Justice Minister Helen McEntee later revised her figure of 80% of arrivals seeking protection coming from across the border upwards to 90%, offering the British Tory Party a gift that said its Rwanda policy was working, despite not having actually done anything just yet.

In Ireland, we saw more than 200 men who had been sleeping rough at the International Protection Accommodation Services offices in Mount St, Dublin, finally moved to more suitable locations, but locations which Tánaiste Micheál Martin admitted were “not perfect” before it emerged that some of the men had not been accommodated anyway and had instead moved their tents to a Ballsbridge park.

This is not a defence of the Government’s handling of migration, though the bad faith actors who read the headline and share a screengrab will say it is. 

There have been weak messages, poor co-ordination, and confusion allowed to reign in local communities where there are bound to be questions and concerns about the potential impact of a rapid increase in population.

However, we can, at the same time, accept that those with whom we disagree on policy or execution are acting in good faith. We can assume that they are, at a base level, human. We can accept that the way to change policy is to engage in debate with those who make it, not those whom it affects. We can accept that if you believe you have the majority of the country behind you, you will put your name on a ballot paper and will run for election and your opponents will then treat you the same way. With criticism, held to account, but free from personal abuse, free to walk around or sit at home unmolested.

Last week, Athletics Ireland celebrated the run by Rhasidat Adeleke in Texas where she would have smashed the Irish record in her third favourite event but for the wind. The tweet could not have replies because faceless Twitter/X accounts decided that a young woman born and bred in Tallaght, who represents the country and wears the green jersey with pride when she sprints, is not Irish. Not in the right way. Not in the way that passes their arbitrary test. They, the arbiters of what is and is not Ireland and what is and is not Irish.

Ireland stands at a crossroads right now and the choices are empathy and apathy. 

We can look away because the rage, the anger, the violence make us squeamish. We can say it is not our battle, that it is not for us to interject or question. Or, we can refuse. We can refuse to allow Irish discourse to be shaped by the loudest minority, refuse to allow those around us, whether they are born here or across the seas, to be seen as subhuman purely because of who they are.

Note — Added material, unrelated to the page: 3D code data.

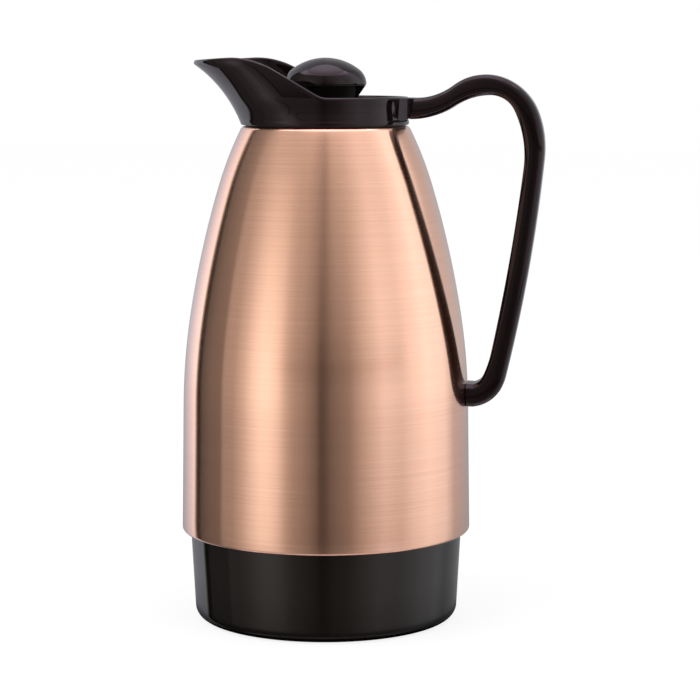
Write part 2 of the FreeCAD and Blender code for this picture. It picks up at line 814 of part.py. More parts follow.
def handle(tongue_middle, face, stub_top, outside):
    """Side handle: a padded profile with rounded outer edges, a tongue and a shaped foot."""
    low = size("handle_foot_level")
    rise = rim_level - low

    def swell(shares):
        return face + (foot_radius - face) * shares[0], low + rise * shares[1], TANGENT

    def at(shares, kind=TANGENT):
        return foot_radius + size("handle_reach") * shares[0], low + rise * shares[1], kind

    within = foot_radius - overrun
    underside, top_side = [low + rise * share for share in HANDLE_FOOT_RISE_SHARES]
    outline = [
        (face - size("handle_lean"), stub_top - size("handle_root_height"), TANGENT),
        (face, stub_top),
        (face + size("handle_lead_in"), stub_top),
        swell(HANDLE_OUTER_SWELL_SHARES),
    ]
    outline += [at(shares) for shares in HANDLE_OUTER_SHARES]
    outline += [(within, underside, TANGENT), (within, top_side), at(HANDLE_CROOK_SHARES, LINE)]
    outline += [at(shares) for shares in HANDLE_INNER_SHARES]
    outline += [swell(HANDLE_INNER_SWELL_SHARES)]
    body = plate("handle_bar", outline, size("handle_width"))
    doc.recompute()
    half = number(size("handle_width")) / 2
    edges = body.Group[0].Geometry
    foot_end = 4 + len(HANDLE_OUTER_SHARES)
    outer_edges = edges[2:foot_end]
    inner_edges = edges[foot_end + 2:]

    def near(curves):
        def test(point):
            flat = Part.Vertex(point.x, point.z, 0)
            return any(curve.toShape().distToShape(flat)[0] < half / 1000 for curve in curves)
        return test

    pad = body.Tip
    rounded = body.newObject("PartDesign::Fillet", "handle_outer_rounds")
    rounded.Base = (pad, [f"Edge{index}" for index in edges_on(pad.Shape, half, near(outer_edges))])
    rounded.setExpression("Radius", "Sizes.handle_outer_round")
    doc.recompute()
    eased = body.newObject("PartDesign::Chamfer", "handle_inner_chamfers")
    eased.Base = (rounded, [f"Edge{index}" for index in edges_on(rounded.Shape, half, near(inner_edges))])
    eased.setExpression("Size", "Sizes.handle_inner_edge")
    doc.recompute()
    half_tongue = size("tongue_width") / 2
    tongue = box(
        "handle_tongue",
        (face - size("tongue_depth"), -half_tongue, tongue_middle - size("tongue_height") / 2),
        (face + overrun, half_tongue, tongue_middle + size("tongue_height") / 2),
    )
    start = foot_radius - overrun
    pilot = cylinder(
        "handle_pilot", screw_hole, overrun + size("handle_screw_bite"), handle_foot_centre, True, start)
    cut("handle", fuse("handle_blank", body, tongue), outside, pilot)


def handle_fixings(space):
    """Saddle plate inside the jacket and the screw that holds the handle's foot."""
    seat = foot_radius * SIDE_RADIUS_SHARE - wall
    inner = seat - size("plate_thickness")
    half = size("plate_width") / 2
    blank = box(
        "plate_blank",
        (inner, -half, handle_foot_centre - size("plate_height") / 2),
        (seat + overrun, half, handle_foot_centre + size("plate_height") / 2),
    )
    hole = cylinder("plate_hole", screw_hole, overrun * 3, handle_foot_centre, True, inner - overrun)
    cut("handle_plate", common("plate_saddle", blank, space), hole)
    head = cylinder(
        "screw_head", size("screw_head_radius"), size("screw_head_height"), handle_foot_centre, True,
        inner - size("screw_head_height"))
    length = foot_radius + size("handle_screw_bite") - inner - overrun / 2
    shank = cylinder("screw_shank", size("screw_radius"), length, handle_foot_centre, True, inner)
    fuse("handle_screw", head, shank)


def stopper():
    """Stopper: threaded barrel and plug, bottom cap, foam core, seal, knob and its screw."""
    edge = size("chamfer")
    cavity = plug_radius - size("plug_wall")
    barrel_cavity = barrel_radius - size("barrel_wall")
    roof = barrel_top - size("cap_thickness")
    boss = size("screw_well_radius")
    boss_foot = barrel_foot + size("plug_wall")
    outside = turned("stopper_outside", [
        (zero, plug_foot),
        (plug_radius, plug_foot),
        (plug_radius, barrel_foot),
        (barrel_radius - edge, barrel_foot),
        (barrel_radius, barrel_foot + edge),
        (barrel_radius, barrel_top),
        (zero, barrel_top),
    ])
    space = turned("stopper_space", [
        (zero, plug_foot - overrun),
        (cavity, plug_foot - overrun),
        (cavity, boss_foot),
        (barrel_cavity, boss_foot + edge),
        (barrel_cavity, roof),
        (boss, roof),
        (boss, boss_foot),
        (zero, boss_foot),
    ])
    ridges = thread("stopper_thread", barrel_radius, True, barrel_foot + size("thread_inset"))
    half = size("flute_width") / 2
    flutes = [box(
        f"pour_flute_{place}",
        (barrel_radius - size("flute_depth"), -half, barrel_foot - overrun / 10),
        (bore_radius + overrun, half, barrel_top + overrun),
        360 / FLUTES * place + 180 / FLUTES,
    ) for place in range(FLUTES)]
    screw_top = disc_top + size("chamfer") * 2
    screw_foot = screw_top - size("stopper_screw_length")
    pilot_foot = screw_foot - size("screw_gap")
    pilot = cylinder("stopper_pilot", screw_hole, overrun + barrel_top - pilot_foot, pilot_foot)
    cut("stopper_body", fuse("stopper_blank", outside, ridges), space, pilot, *flutes)
    cap_foot = plug_foot - size("cap_thickness")
    turned("stopper_bottom_cap", [
        (zero, cap_foot),
        (plug_radius - edge, cap_foot),
        (plug_radius, cap_foot + edge),
        (plug_radius, plug_foot),
        (cavity, plug_foot),
        (cavity, plug_foot + size("plug_wall")),
        (cavity - size("plug_wall"), plug_foot + size("plug_wall")),
        (cavity - size("plug_wall"), plug_foot),
        (zero, plug_foot),
    ])
    turned("stopper_foam", [
        (zero, plug_foot),
        (cavity - size("plug_wall"), plug_foot),
        (cavity - size("plug_wall"), plug_foot + size("plug_wall")),
        (cavity, plug_foot + size("plug_wall")),
        (cavity, boss_foot),
        (zero, boss_foot),
    ])
    turned("stopper_seal", [
        (plug_radius + size("seal_gap"), seat_level),
        (plug_radius + size("seal_gap") + size("seal_width"), seat_level),
        (plug_radius + size("seal_gap") + size("seal_width"), barrel_foot),
        (plug_radius + size("seal_gap"), barrel_foot),
    ])
    return screw_top, screw_foot


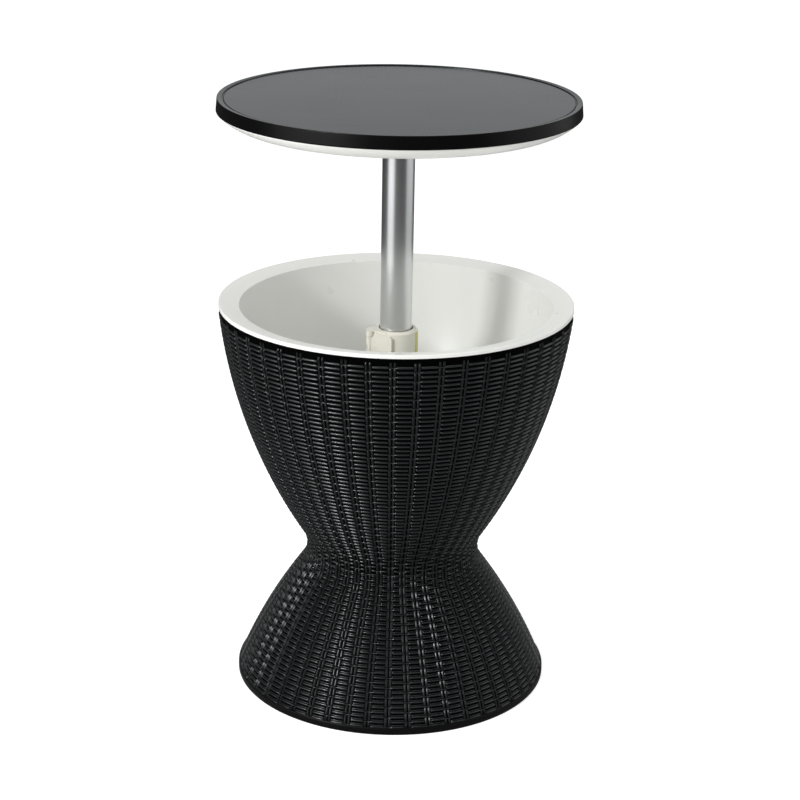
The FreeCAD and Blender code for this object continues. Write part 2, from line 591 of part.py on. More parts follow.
def collar_clamp():
    """Split collar round the pole, with two ears, a hinge for the lever and a spigot in the column."""
    body = new_body("collar_clamp")
    spigot = "place.column_bore - size.spigot_gap"
    revolve(body, [
        ("place.collar_bore", "size.column_top - size.spigot_length"),
        (spigot, "size.column_top - size.spigot_length"),
        (spigot, "size.column_top"),
        ("place.collar_radius", "size.column_top"),
        ("place.collar_radius", "place.collar_top - size.collar_chamfer"),
        ("place.collar_radius - size.collar_chamfer", "place.collar_top"),
        ("place.collar_bore", "place.collar_top"),
    ])
    hinge_side = "-place.hinge_left - size.knuckle_radius"
    turn = "size.lever_turn"
    start_x, start_y = turned("place.shoulder_start", "place.shoulder_back", turn)
    shoulder = [
        ("-place.ear_inner", "-place.slit_half"),
        ("-place.collar_radius - size.ear_root", "-place.slit_half"),
        (hinge_side, "-size.lug_back"),
        (hinge_side, "-place.hinge_front",
         "-place.hinge_left", "-place.hinge_front - size.knuckle_radius"),
        (f"{start_x} - place.hinge_left", f"{start_y} - place.hinge_front"),
        turned("0", "-place.collar_radius", turn),
    ]
    pad(body, draw(new_sketch(body, "XY_Plane", "place.cap_under"), shoulder), "size.cap_thickness")
    pad(body, draw(new_sketch(body, "XY_Plane", "size.column_top"), shoulder), "size.lug_thickness")
    front_ear = draw_box(new_sketch(body, "XY_Plane", "size.column_top"), "-place.ear_outer",
                         "-place.ear_front", "-place.ear_inner", "-place.slit_half")
    pad(body, front_ear, "size.collar_height - size.cap_thickness")
    back_ear = draw_box(new_sketch(body, "XY_Plane", "place.bolt_level - size.back_ear_height / 2"),
                        "-place.ear_outer", "place.slit_half", "-place.ear_inner", "place.ear_back")
    pad(body, back_ear, "size.back_ear_height")
    bore = draw_circle(new_sketch(body, "XY_Plane", "size.column_top - size.overcut"), "0", "0",
                       "place.collar_bore + size.bore_relief")
    pocket(body, bore, "size.collar_height + 2 * size.overcut")
    slit = draw_box(new_sketch(body, "XY_Plane", "size.column_top + size.slit_foot"),
                    "-place.ear_outer - size.overcut", "-place.slit_half",
                    "-place.collar_bore / 2", "place.slit_half")
    pocket(body, slit, "size.collar_height")
    pin_hole = draw_circle(new_sketch(body, "XY_Plane", "place.pin_foot"), "-place.hinge_left",
                           "-place.hinge_front", "size.pin_radius + size.pin_fit")
    pocket(body, pin_hole, "size.collar_height")
    bolt_hole = draw_circle(new_sketch(body, "XZ_Plane"), "-place.hinge_left", "place.bolt_level",
                            "size.bolt_radius + size.bolt_gap")
    pocket(body, bolt_hole, "2 * place.ear_outer", midplane=True)
    seat = [turned(f"place.collar_radius {depth}", f"{side} size.strip_width / 2", "size.strip_turn")
            for depth, side in (("- size.strip_depth", "-"), ("+ size.overcut", "-"),
                                ("+ size.overcut", ""), ("- size.strip_depth", ""))]
    pocket(body, draw(new_sketch(body, "XY_Plane", "place.strip_foot"), seat), "size.strip_height")
    screw_holes = draw_circle(new_sketch(body, "XZ_Plane"), "0", "place.collar_screw_level",
                              "size.collar_screw_radius + size.screw_gap")
    pocket(body, screw_holes, "4 * place.collar_radius", midplane=True)


def collar_screws():
    """Two short screws through the column into the collar's spigot."""
    body = new_body("collar_screws")
    body.AllowCompound = True
    tip = "place.collar_bore + size.collar_screw_inset"
    head = "place.column_radius + size.collar_screw_head_height"
    screw = revolve(body, [
        ("0", tip),
        ("size.collar_screw_radius", tip),
        ("size.collar_screw_radius", "place.column_radius"),
        ("size.collar_screw_head", "place.column_radius"),
        (f"size.collar_screw_head * {HEAD_FLAT}", head),
        ("0", head),
    ], "XY_Plane", "place.collar_screw_level")
    ring_of(body, [screw], "2")


def indicator_strip():
    """Yellow strip let into the right side of the collar, turned a little to the front."""
    strip = doc.addObject("Part::Box", "indicator_strip")
    strip.Label = "indicator_strip"
    strip.setExpression("Length", "size.strip_depth + size.strip_proud")
    strip.setExpression("Width", "size.strip_width")
    strip.setExpression("Height", "size.strip_height")
    corner_x, corner_y = turned("place.collar_radius - size.strip_depth", "-size.strip_width / 2",
                                "size.strip_turn")
    strip.setExpression("Placement", f"placement(vector({corner_x}; {corner_y}; place.strip_foot);"
                        " rotation(vector(0; 0; 1); -size.strip_turn))")


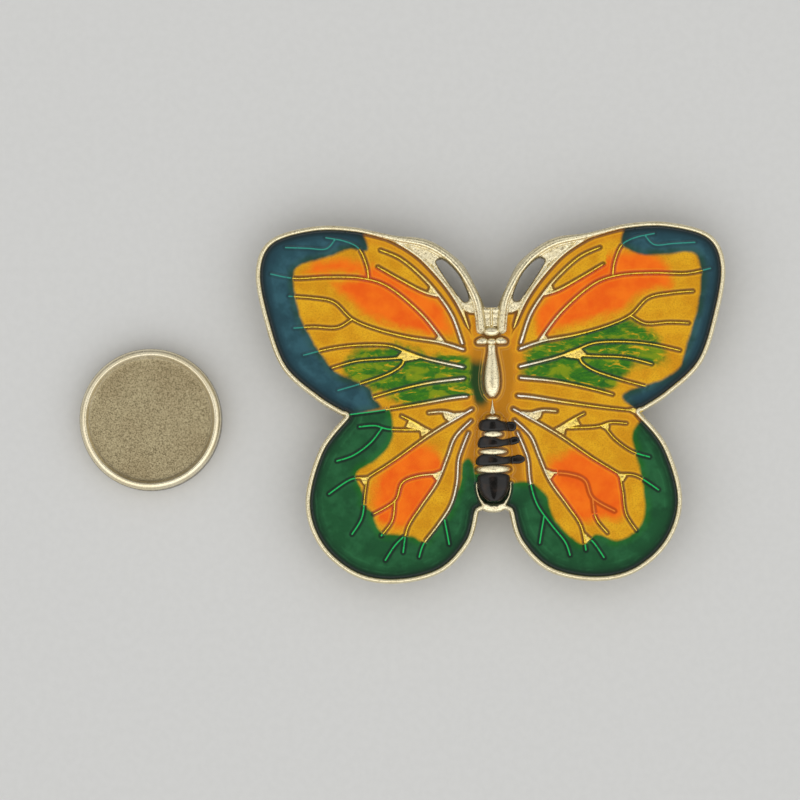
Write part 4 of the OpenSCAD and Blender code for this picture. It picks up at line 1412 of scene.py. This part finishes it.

We can refuse to accept that Ireland is a place where hard-working individuals can be run out of towns because of the mere whiff that what they build might be used by asylum seekers. We can engage with those around us who, however innocently, spread the type of misinformation and hate that has become endemic.

This is not a warning that something bad will happen. Bad things are happening now and they are no longer confined to the dark recesses of the web.